Recent figures published by the Home Office indicate that a law introduced in an attempt to tackle human trafficking has not been as successful as hoped. The law, found under s53A of the Sexual Offences Act, was an attempt to reduce human trafficking for purpose of prostitution. The law allows the police to prosecute men who have used prostitutes, even if they had no knowledge that they came into the profession through trafficking. However, as there have been only 43 convictions in its first year of enforcement, the effectiveness of the law in practice has been questioned.
Following the murder of Clare Wood, ‘Clare’s Law’ was developed, modelled on ‘Sarah’s Law’. The idea being that women would have the opportunity to unearth any information about a new partner’s violent history, before it was too late. But while the idea has much popular support, serious doubts over its realistic ability to protect women have been raised. Libby Brooks has raised valid concerns about the potential success of such a scheme, which concerns a crime exacerbated by the victim’s mindset, when balanced with the potential misuse of information.

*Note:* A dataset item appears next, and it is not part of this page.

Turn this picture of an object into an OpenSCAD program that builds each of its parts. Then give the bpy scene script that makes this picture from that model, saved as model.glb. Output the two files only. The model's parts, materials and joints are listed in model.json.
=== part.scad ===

The growth of the controversial Obedient Wives Club, a women’s group which blames various social and domestic evils on a Muslim wife’s inability to sexually satisfy her husband, has met with strong objections from both Muslim and non-Muslim communities alike in south-east Asia, particularly in Singapore. Perhaps this fresh outrage against this misogynistic and vastly out-dated ethos will be an alarm-bell for the club’s 1000+ members worldwide.
Female Genital Mutilation
Ministers have sent prosecutors new, more aggressive guidelines on tackling female genital mutilation, advising them to target more rigorously families that take young relatives abroad to parts of Asia, the Middle East and Africa to undergo this violent and potentially debilitating procedure. In spite of 2003’s tough legislation, there has yet to be a single successful conviction for the offence. Avon & Somerset Det Ch Insp Dave McCallum has spoken in support of this new approach, and reported that rising protest against the practice from within Bristol’s large Somali community has not been matched by prosecutions, and that male community leaders should break their silence on the issue. This perhaps highlights that in order to alter such misogynistic cultural practices, legislation must be partnered with both action and education.
On a lighter note …
The Paws with Pride dog show, run as part of the Northern Pride event, has been a success for the second year running. The organiser of the light-hearted event said, “Love and enthusiasm for animals isn’t determined by someone’s sexual orientation”.
Coors, a beer brand whose advertising has traditionally been aimed at men, has made a misguided attempt to target female drinkers by launching a pink beer. Reactions from both feminist and corporate bloggers suggest that this is hardly the stroke of marketing genius Coors were aiming at.